Christie Whitman, administrator of the Environmental Protection Agency, said she was asking the National Academy of Sciences to examine the impact of a range of possible reductions.

Bush had drawn heavy criticism from environmentalists and others last month when his EPA killed a Clinton administration regulation that would have tightened the standard to no more than 10 parts of arsenic per billion in drinking water.
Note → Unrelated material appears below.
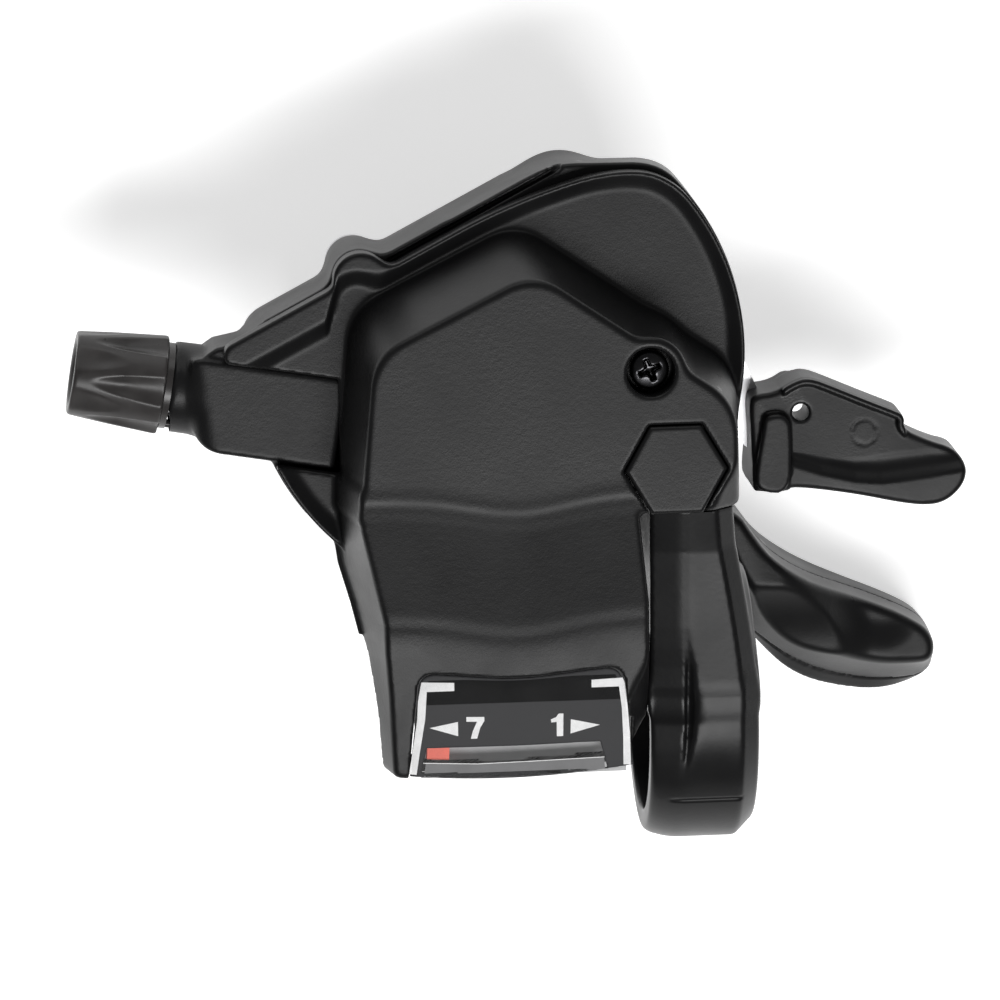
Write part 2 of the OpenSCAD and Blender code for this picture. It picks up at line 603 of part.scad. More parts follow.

The current standard, set in 1942, is 50 parts per billion.

Whitman said she wanted a panel of scientists at the academy to examine a standard in the range of three to 20 parts per billion.

"The Bush administration is committed to protecting the environment and the health of all Americans," Whitman said in a written statement, promising a final regulation within nine months.

She said the decision to seek a report from the academy would "ensure that a standard will be put in place in a timely manner that provides clean, safe and affordable drinking water for the nation and is based on the best science."

The Bush administration's decision on March 20 to stop the regulation put into place three days before the end of the Clinton presidency created an uproar among environmentalists, congressional Democrats and members of the public.

Whitman argued there was insufficient scientific evidence to justify the $200 million annual cost to municipalities, states and industry of meeting the new Clinton standards by 2006.

"I have said consistently that we will obtain the necessary scientific review ... and that we will establish that standard in a timely manner," she said Wednesday.

The administration plans to issue a new regulation that still meets the same timeframe for compliance as the Clinton standard.

In 1999, the National Academy of Sciences said that arsenic in drinking water can cause bladder, lung and skin cancer, and might cause liver and kidney cancer.

The Clinton EPA had initially proposed setting the standard at 5 parts per billion last year in response to a lawsuit by the Natural Resources Defense Council, but then settled at 10 parts per billion.

Environmentalists, who have argued for years that the arsenic standard should be stricter, criticized the EPA on Wednesday for putting off a final decision.

"We're outraged that this is going to assure a year of delays for protection of public health for millions of Americans," NRDC senior attorney Erik D. Olson said.

He said the parameters set by Whitman are "a pretty clear signal" that the EPA is headed toward settling at 20 parts per billion -- twice the amount that Clinton would have allowed.